▸ **Given information**
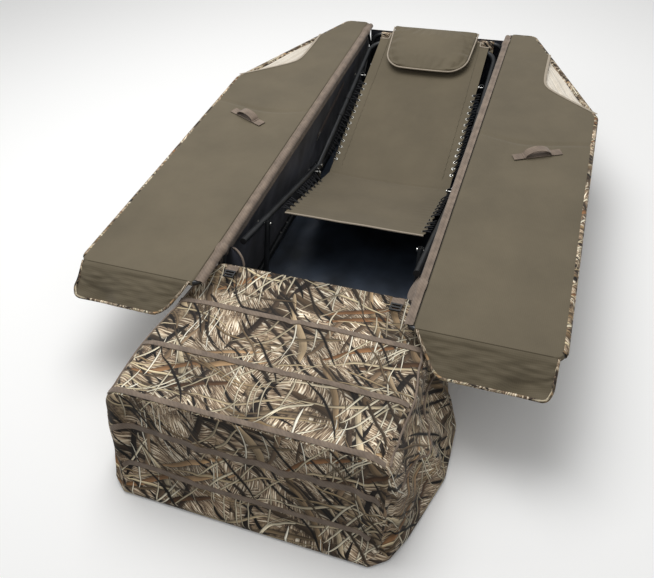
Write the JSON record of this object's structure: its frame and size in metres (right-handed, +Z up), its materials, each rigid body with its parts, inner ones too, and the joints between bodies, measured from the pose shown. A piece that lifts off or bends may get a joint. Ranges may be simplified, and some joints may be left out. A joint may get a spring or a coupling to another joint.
{
  "type": "layout field blind",
  "caption": "Low folding field blind: steel frame, laced reclining chair inside, flip-open fabric doors along both sides and a domed fabric footbox.",
  "frame": {"origin": "centre of the footprint's box, on the ground", "axes": "+X to the right seen from the foot end, +Y from the feet to the head, +Z up"},
  "size_m": [1.474, 2.35, 0.3618],
  "materials": {
    "black_tube": "black powder coat",
    "plated_steel": "zinc plated",
    "black_plastic": "moulded satin",
    "zip_metal": "dark nickel",
    "khaki_cloth": "coated woven polyester",
    "camo_cloth": "printed woven polyester",
    "tan_webbing": "ribbed webbing",
    "cream_mesh": "open see-through mesh",
    "black_elastic": "braided elastic cord",
    "floor_fabric": "coated floor cloth"
  },
  "bodies": {
    "blind": {"base_frame_foot": "black_tube", "base_frame_head": "black_tube", "base_inserts": "black_tube", "chair_crossbars": "black_tube", "cockpit_hinge_brackets": "black_tube", "cockpit_hoop": "black_tube", "corner_flaps": "tan_webbing", "floor_cloth": "floor_fabric", "foot_hoop_brackets": "black_tube", "foot_hoop_pins": "plated_steel", "footbox_shell": "camo_cloth", "footbox_straps": "tan_webbing", "front_legs": "black_tube", "head_hinge_brackets": "black_tube", "head_hoop": "black_tube", "head_wall": "camo_cloth", "hip_pins": "plated_steel", "hip_plates": "black_tube", "hoop_clamps": "black_tube", "left_side_wall": "camo_cloth", "left_wall_binding": "tan_webbing", "left_zip_tape": "tan_webbing", "leg_bolts": "plated_steel", "rail_caps": "black_plastic", "rear_legs": "black_tube", "right_side_wall": "camo_cloth", "right_wall_binding": "tan_webbing", "right_zip_tape": "tan_webbing", "seat_cloth": "khaki_cloth", "seat_grommets": "plated_steel", "seat_lacing": "black_elastic", "seat_rails": "black_tube", "snap_buttons": "plated_steel", "strap_buckles": "black_plastic"},
    "left_door": {"left_door_frame": "black_tube", "left_door_lining": "khaki_cloth", "left_door_cover": "camo_cloth", "left_door_window": "cream_mesh", "left_door_skirt": "khaki_cloth", "left_door_handle": "tan_webbing"},
    "right_door": {"right_door_frame": "black_tube", "right_door_lining": "khaki_cloth", "right_door_cover": "camo_cloth", "right_door_window": "cream_mesh", "right_door_skirt": "khaki_cloth", "right_door_handle": "tan_webbing"},
    "chair_back": {"back_frame": "black_tube", "back_sleeves": "black_plastic", "back_cloth": "khaki_cloth", "back_grommets": "plated_steel", "back_lacing": "black_elastic", "prop_bolts": "plated_steel"},
    "back_prop": {"prop_stand": "black_tube"},
    "headrest": {"headrest_pillow": "khaki_cloth", "headrest_patch": "tan_webbing"},
    "foot_hoop": {"foot_hoop": "black_tube"},
    "left_zip": {"left_zip_slider": "zip_metal"},
    "right_zip": {"right_zip_slider": "zip_metal"}
  },
  "joints": [
    {"name": "left_door_hinge", "type": "hinge", "parent": "blind", "child": "left_door", "pos_m": [-0.317, 0, 0.327], "axis": [0, 1, 0], "range_deg": [0, 166], "deforming": ["left_door_skirt"]},
    {"name": "right_door_hinge", "type": "hinge", "parent": "blind", "child": "right_door", "pos_m": [0.317, 0, 0.327], "axis": [0, -1, 0], "range_deg": [0, 144], "deforming": ["right_door_skirt"]},
    {"name": "back_recline", "type": "hinge", "parent": "blind", "child": "chair_back", "pos_m": [0, 0.285, 0.134], "axis": [1, 0, 0], "range_deg": [-11, 0]},
    {"name": "prop_fold", "type": "hinge", "parent": "chair_back", "child": "back_prop", "pos_m": [0, 0.84256, 0.24238], "axis": [1, 0, 0], "range_deg": [0, 69.3]},
    {"name": "headrest_slide", "type": "slide", "parent": "chair_back", "child": "headrest", "axis": [0, -0.9816, -0.1908], "range_m": [0, 0.08]},
    {"name": "foot_hoop_fold", "type": "hinge", "parent": "blind", "child": "foot_hoop", "pos_m": [0, -1.06, 0.037], "axis": [-1, 0, 0], "range_deg": [0, 80], "deforming": ["footbox_shell", "footbox_straps"]},
    {"name": "left_zip_slide", "type": "slide", "parent": "blind", "child": "left_zip", "axis": [0.014, 0.9848, 0.1731], "range_m": [0, 0.27]},
    {"name": "right_zip_slide", "type": "slide", "parent": "blind", "child": "right_zip", "axis": [-0.014, 0.9848, 0.1731], "range_m": [0, 0.27]}
  ],
  "couplings": [
    {"joint": "prop_fold", "follows": "back_recline", "ratio": -6.2818}
  ]
}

▸ **Exercise description**
Once more, set down the full listing, verbatim.

▸ **Complete answer**
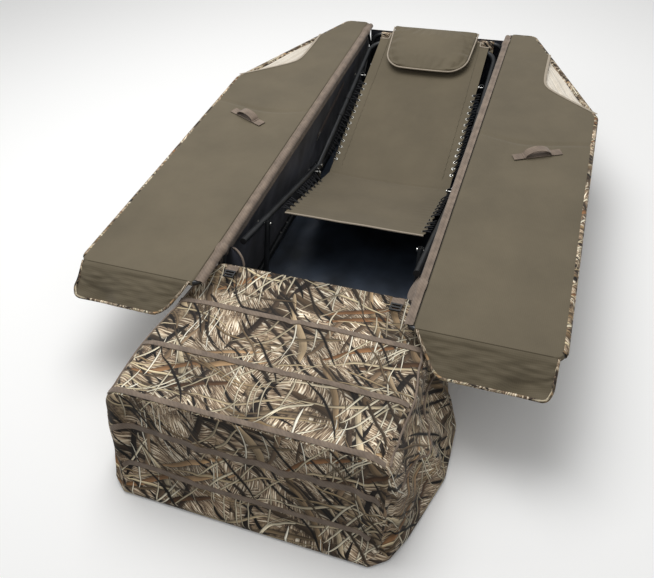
Write the JSON record of this object's structure: its frame and size in metres (right-handed, +Z up), its materials, each rigid body with its parts, inner ones too, and the joints between bodies, measured from the pose shown. A piece that lifts off or bends may get a joint. Ranges may be simplified, and some joints may be left out. A joint may get a spring or a coupling to another joint.
{
  "type": "layout field blind",
  "caption": "Low folding field blind: steel frame, laced reclining chair inside, flip-open fabric doors along both sides and a domed fabric footbox.",
  "frame": {"origin": "centre of the footprint's box, on the ground", "axes": "+X to the right seen from the foot end, +Y from the feet to the head, +Z up"},
  "size_m": [1.474, 2.35, 0.3618],
  "materials": {
    "black_tube": "black powder coat",
    "plated_steel": "zinc plated",
    "black_plastic": "moulded satin",
    "zip_metal": "dark nickel",
    "khaki_cloth": "coated woven polyester",
    "camo_cloth": "printed woven polyester",
    "tan_webbing": "ribbed webbing",
    "cream_mesh": "open see-through mesh",
    "black_elastic": "braided elastic cord",
    "floor_fabric": "coated floor cloth"
  },
  "bodies": {
    "blind": {"base_frame_foot": "black_tube", "base_frame_head": "black_tube", "base_inserts": "black_tube", "chair_crossbars": "black_tube", "cockpit_hinge_brackets": "black_tube", "cockpit_hoop": "black_tube", "corner_flaps": "tan_webbing", "floor_cloth": "floor_fabric", "foot_hoop_brackets": "black_tube", "foot_hoop_pins": "plated_steel", "footbox_shell": "camo_cloth", "footbox_straps": "tan_webbing", "front_legs": "black_tube", "head_hinge_brackets": "black_tube", "head_hoop": "black_tube", "head_wall": "camo_cloth", "hip_pins": "plated_steel", "hip_plates": "black_tube", "hoop_clamps": "black_tube", "left_side_wall": "camo_cloth", "left_wall_binding": "tan_webbing", "left_zip_tape": "tan_webbing", "leg_bolts": "plated_steel", "rail_caps": "black_plastic", "rear_legs": "black_tube", "right_side_wall": "camo_cloth", "right_wall_binding": "tan_webbing", "right_zip_tape": "tan_webbing", "seat_cloth": "khaki_cloth", "seat_grommets": "plated_steel", "seat_lacing": "black_elastic", "seat_rails": "black_tube", "snap_buttons": "plated_steel", "strap_buckles": "black_plastic"},
    "left_door": {"left_door_frame": "black_tube", "left_door_lining": "khaki_cloth", "left_door_cover": "camo_cloth", "left_door_window": "cream_mesh", "left_door_skirt": "khaki_cloth", "left_door_handle": "tan_webbing"},
    "right_door": {"right_door_frame": "black_tube", "right_door_lining": "khaki_cloth", "right_door_cover": "camo_cloth", "right_door_window": "cream_mesh", "right_door_skirt": "khaki_cloth", "right_door_handle": "tan_webbing"},
    "chair_back": {"back_frame": "black_tube", "back_sleeves": "black_plastic", "back_cloth": "khaki_cloth", "back_grommets": "plated_steel", "back_lacing": "black_elastic", "prop_bolts": "plated_steel"},
    "back_prop": {"prop_stand": "black_tube"},
    "headrest": {"headrest_pillow": "khaki_cloth", "headrest_patch": "tan_webbing"},
    "foot_hoop": {"foot_hoop": "black_tube"},
    "left_zip": {"left_zip_slider": "zip_metal"},
    "right_zip": {"right_zip_slider": "zip_metal"}
  },
  "joints": [
    {"name": "left_door_hinge", "type": "hinge", "parent": "blind", "child": "left_door", "pos_m": [-0.317, 0, 0.327], "axis": [0, 1, 0], "range_deg": [0, 166], "deforming": ["left_door_skirt"]},
    {"name": "right_door_hinge", "type": "hinge", "parent": "blind", "child": "right_door", "pos_m": [0.317, 0, 0.327], "axis": [0, -1, 0], "range_deg": [0, 144], "deforming": ["right_door_skirt"]},
    {"name": "back_recline", "type": "hinge", "parent": "blind", "child": "chair_back", "pos_m": [0, 0.285, 0.134], "axis": [1, 0, 0], "range_deg": [-11, 0]},
    {"name": "prop_fold", "type": "hinge", "parent": "chair_back", "child": "back_prop", "pos_m": [0, 0.84256, 0.24238], "axis": [1, 0, 0], "range_deg": [0, 69.3]},
    {"name": "headrest_slide", "type": "slide", "parent": "chair_back", "child": "headrest", "axis": [0, -0.9816, -0.1908], "range_m": [0, 0.08]},
    {"name": "foot_hoop_fold", "type": "hinge", "parent": "blind", "child": "foot_hoop", "pos_m": [0, -1.06, 0.037], "axis": [-1, 0, 0], "range_deg": [0, 80], "deforming": ["footbox_shell", "footbox_straps"]},
    {"name": "left_zip_slide", "type": "slide", "parent": "blind", "child": "left_zip", "axis": [0.014, 0.9848, 0.1731], "range_m": [0, 0.27]},
    {"name": "right_zip_slide", "type": "slide", "parent": "blind", "child": "right_zip", "axis": [-0.014, 0.9848, 0.1731], "range_m": [0, 0.27]}
  ],
  "couplings": [
    {"joint": "prop_fold", "follows": "back_recline", "ratio": -6.2818}
  ]
}